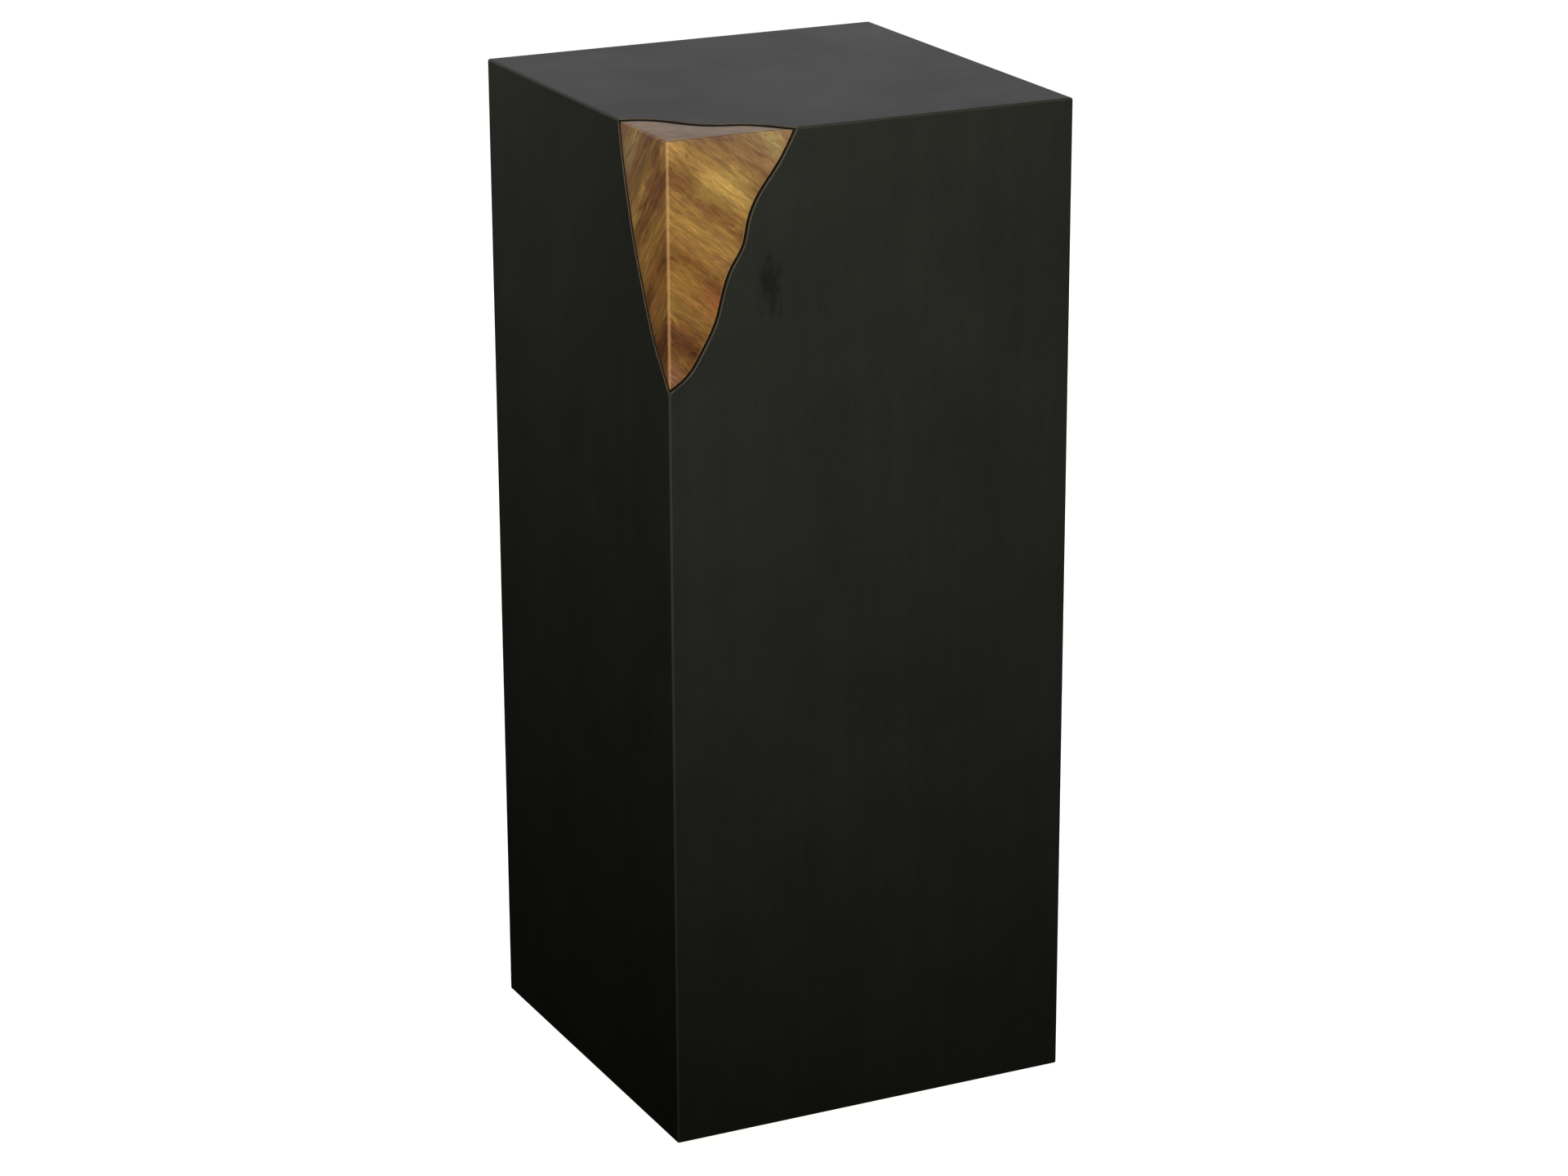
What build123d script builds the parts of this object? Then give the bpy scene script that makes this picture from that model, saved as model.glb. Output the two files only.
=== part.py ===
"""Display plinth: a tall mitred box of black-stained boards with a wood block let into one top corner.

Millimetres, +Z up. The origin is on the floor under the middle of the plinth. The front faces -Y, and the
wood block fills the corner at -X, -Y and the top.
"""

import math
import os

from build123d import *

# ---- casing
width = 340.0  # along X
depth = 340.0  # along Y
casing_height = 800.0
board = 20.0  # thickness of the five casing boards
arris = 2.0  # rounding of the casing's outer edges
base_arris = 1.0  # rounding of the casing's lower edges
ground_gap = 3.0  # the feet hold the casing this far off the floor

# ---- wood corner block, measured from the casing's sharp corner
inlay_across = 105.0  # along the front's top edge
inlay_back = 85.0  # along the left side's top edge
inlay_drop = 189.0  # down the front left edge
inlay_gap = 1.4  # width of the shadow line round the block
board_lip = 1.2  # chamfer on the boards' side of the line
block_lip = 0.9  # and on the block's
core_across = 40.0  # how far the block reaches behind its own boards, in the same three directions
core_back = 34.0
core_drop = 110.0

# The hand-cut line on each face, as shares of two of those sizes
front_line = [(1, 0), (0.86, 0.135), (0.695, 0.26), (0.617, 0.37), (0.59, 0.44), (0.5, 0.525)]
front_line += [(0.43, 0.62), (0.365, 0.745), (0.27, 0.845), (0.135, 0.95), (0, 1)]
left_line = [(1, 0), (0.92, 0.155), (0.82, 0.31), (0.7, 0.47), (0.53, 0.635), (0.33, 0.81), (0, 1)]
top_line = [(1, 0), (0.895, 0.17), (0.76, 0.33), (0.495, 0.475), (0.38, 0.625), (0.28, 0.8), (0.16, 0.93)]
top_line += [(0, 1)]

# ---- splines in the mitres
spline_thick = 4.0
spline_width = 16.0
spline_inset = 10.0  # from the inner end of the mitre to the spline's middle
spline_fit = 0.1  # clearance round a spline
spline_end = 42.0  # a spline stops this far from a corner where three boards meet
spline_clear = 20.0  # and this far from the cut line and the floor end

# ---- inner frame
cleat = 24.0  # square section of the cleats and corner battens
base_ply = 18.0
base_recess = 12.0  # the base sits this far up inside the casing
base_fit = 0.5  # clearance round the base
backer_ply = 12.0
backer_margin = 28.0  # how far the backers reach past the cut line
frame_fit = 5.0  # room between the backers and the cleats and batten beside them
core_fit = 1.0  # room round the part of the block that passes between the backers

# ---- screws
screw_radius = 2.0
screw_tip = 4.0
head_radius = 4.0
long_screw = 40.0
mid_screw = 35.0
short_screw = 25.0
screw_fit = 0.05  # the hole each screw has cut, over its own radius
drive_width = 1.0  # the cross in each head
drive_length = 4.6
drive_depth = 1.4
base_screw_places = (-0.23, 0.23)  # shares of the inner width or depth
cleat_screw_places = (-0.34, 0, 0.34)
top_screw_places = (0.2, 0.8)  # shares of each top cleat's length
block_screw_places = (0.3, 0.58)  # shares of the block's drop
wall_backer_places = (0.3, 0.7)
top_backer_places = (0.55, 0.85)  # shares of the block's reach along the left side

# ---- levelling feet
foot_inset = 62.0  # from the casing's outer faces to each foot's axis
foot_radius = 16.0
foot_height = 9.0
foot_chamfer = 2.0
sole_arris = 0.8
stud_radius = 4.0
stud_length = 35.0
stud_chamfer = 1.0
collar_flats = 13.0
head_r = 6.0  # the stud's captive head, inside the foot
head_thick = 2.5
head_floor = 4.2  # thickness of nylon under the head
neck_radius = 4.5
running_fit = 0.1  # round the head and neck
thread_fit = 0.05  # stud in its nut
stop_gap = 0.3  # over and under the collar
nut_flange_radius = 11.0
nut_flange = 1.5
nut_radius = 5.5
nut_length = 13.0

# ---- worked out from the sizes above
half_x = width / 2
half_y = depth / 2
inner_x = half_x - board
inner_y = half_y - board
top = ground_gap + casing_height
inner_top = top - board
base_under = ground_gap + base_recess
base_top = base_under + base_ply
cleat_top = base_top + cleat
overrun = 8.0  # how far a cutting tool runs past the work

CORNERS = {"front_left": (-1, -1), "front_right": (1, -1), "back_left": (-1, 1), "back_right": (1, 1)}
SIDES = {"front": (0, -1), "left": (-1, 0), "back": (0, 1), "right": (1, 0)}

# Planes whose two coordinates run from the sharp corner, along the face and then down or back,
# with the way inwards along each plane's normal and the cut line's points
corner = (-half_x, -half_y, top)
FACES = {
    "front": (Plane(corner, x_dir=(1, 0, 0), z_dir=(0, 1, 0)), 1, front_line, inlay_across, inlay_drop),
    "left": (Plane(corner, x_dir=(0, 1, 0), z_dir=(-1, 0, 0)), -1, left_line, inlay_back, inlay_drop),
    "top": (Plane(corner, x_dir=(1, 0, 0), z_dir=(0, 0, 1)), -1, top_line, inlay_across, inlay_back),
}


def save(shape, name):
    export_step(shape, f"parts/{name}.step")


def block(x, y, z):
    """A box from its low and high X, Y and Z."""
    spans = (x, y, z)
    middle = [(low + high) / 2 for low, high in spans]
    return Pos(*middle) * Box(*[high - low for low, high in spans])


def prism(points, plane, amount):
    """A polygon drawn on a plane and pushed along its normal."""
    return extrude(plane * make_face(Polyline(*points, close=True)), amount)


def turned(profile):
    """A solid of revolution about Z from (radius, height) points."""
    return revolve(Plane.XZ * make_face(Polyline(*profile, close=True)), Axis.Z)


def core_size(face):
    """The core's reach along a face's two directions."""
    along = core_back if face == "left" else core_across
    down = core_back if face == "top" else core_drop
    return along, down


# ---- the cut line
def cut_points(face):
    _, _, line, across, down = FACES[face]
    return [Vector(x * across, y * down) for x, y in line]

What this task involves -
Begin with the first line of the data above and, please, print each line exactly until you have printed the line containing "ground_gap = 3.0"; print nothing else.

Written response -
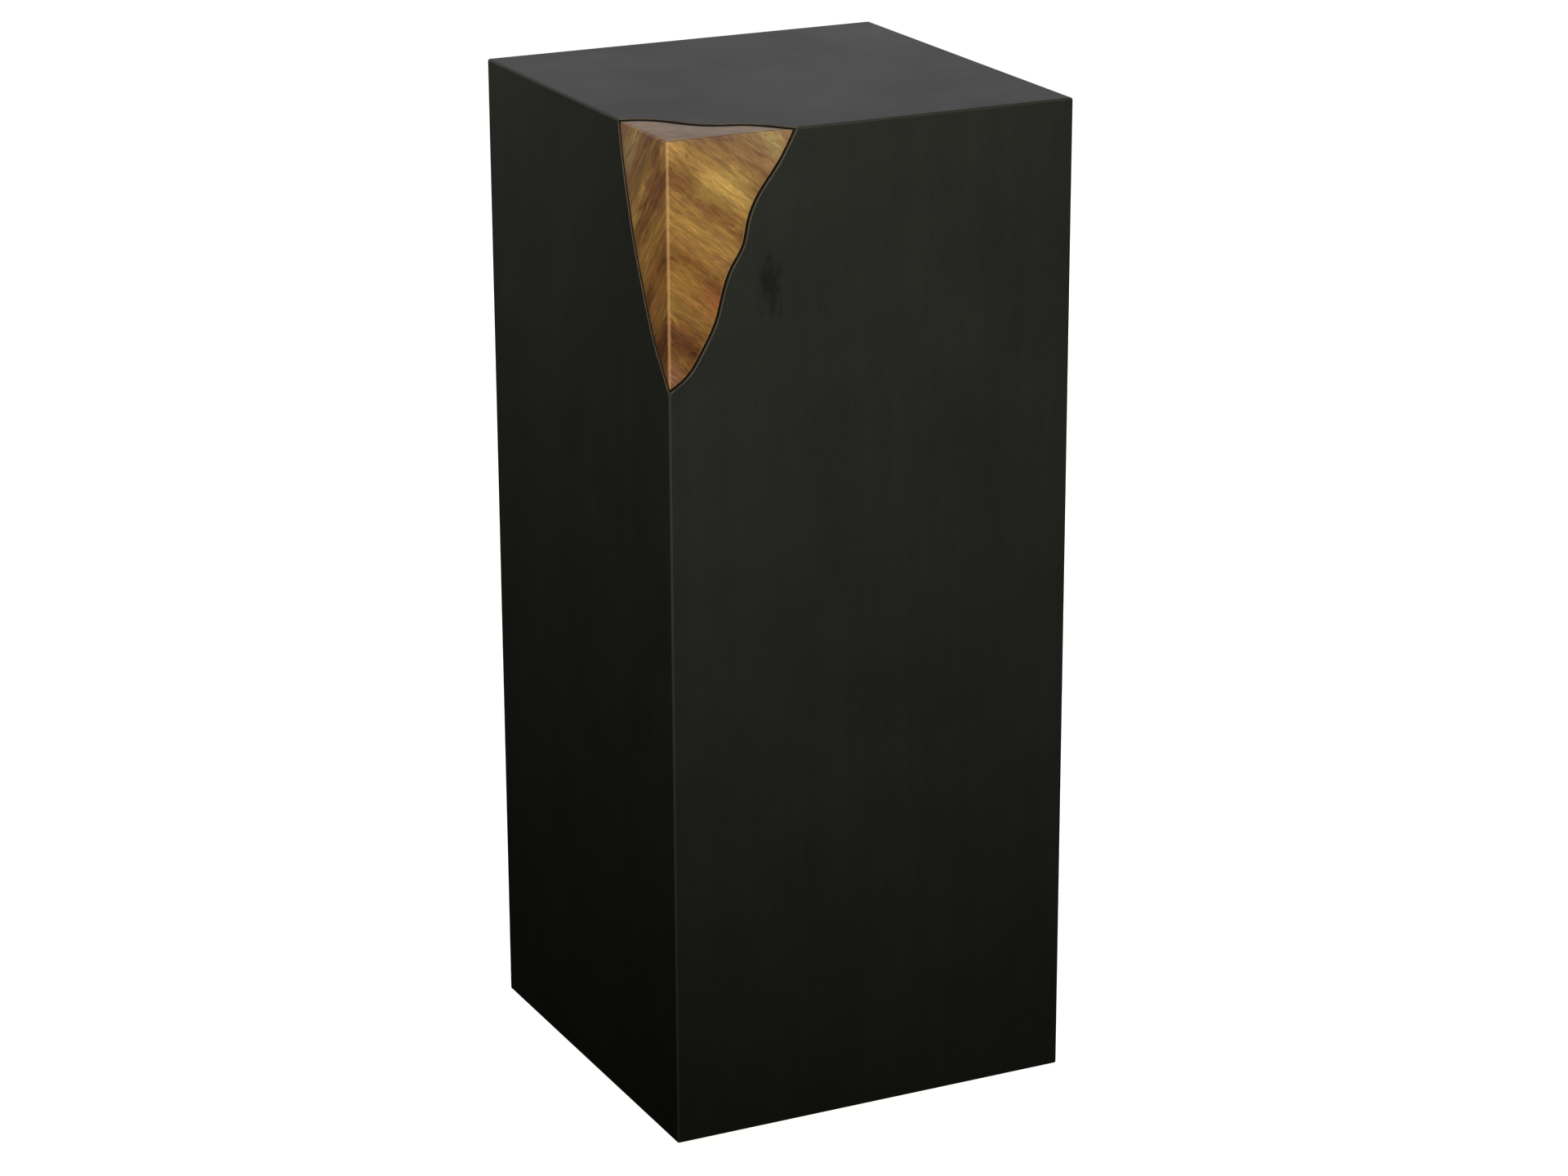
What build123d script builds the parts of this object? Then give the bpy scene script that makes this picture from that model, saved as model.glb. Output the two files only.
=== part.py ===
"""Display plinth: a tall mitred box of black-stained boards with a wood block let into one top corner.

Millimetres, +Z up. The origin is on the floor under the middle of the plinth. The front faces -Y, and the
wood block fills the corner at -X, -Y and the top.
"""

import math
import os

from build123d import *

# ---- casing
width = 340.0  # along X
depth = 340.0  # along Y
casing_height = 800.0
board = 20.0  # thickness of the five casing boards
arris = 2.0  # rounding of the casing's outer edges
base_arris = 1.0  # rounding of the casing's lower edges
ground_gap = 3.0  # the feet hold the casing this far off the floor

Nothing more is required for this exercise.